Cast aluminum valve covers are also widely used in automotive applications. Steering wheel structures can often be made of cast magnesium which is among the more versatile casting materials. Alloy castings of all varieties are used in commercial and residential plumbing systems. There are several ways in which metals can be cast, but one of the most efficient and advanced methods is die casting.
Metal castings are very useful and common for several reasons. They can produce complex parts of all shapes and sizes. Also, the metal casting process is very economical and produces little waste; extra metal in castings can be collected, reheated and reused. There are many different types of metal castings. Die casting is so widely used because of the precision with which it can create parts. Metal shaping operations that require greater accuracy and intricacy, such as gear manufacturing, usually employ die casting as their metal shaping method. Other types of casting methods include centrifugal molds, permanent molds, expendable patterns and investment castings.
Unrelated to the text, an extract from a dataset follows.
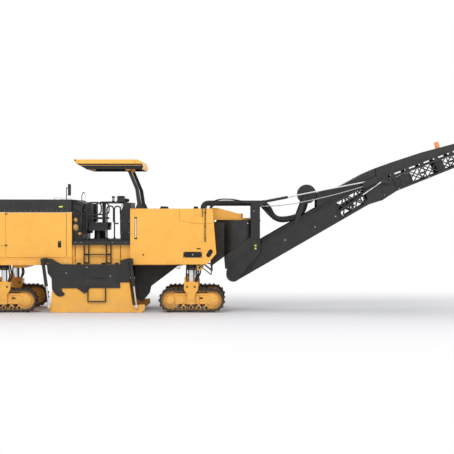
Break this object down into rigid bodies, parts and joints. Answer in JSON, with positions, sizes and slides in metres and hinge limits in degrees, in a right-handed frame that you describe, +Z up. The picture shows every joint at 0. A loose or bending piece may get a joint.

The particular type of metal casting chosen depends on the requirements of the application.
Die casting involves pressurizing molten metal and injecting it into a mold in order to shape it. Aluminum, brass, bronze, zinc, magnesium, lead and several other metal varieties can be die cast, though not all metals can be die cast using the same methods and machinery. As the molten metal cools, it takes the shape of the mold and solidifies into that shape, at which point it is removed from the mold.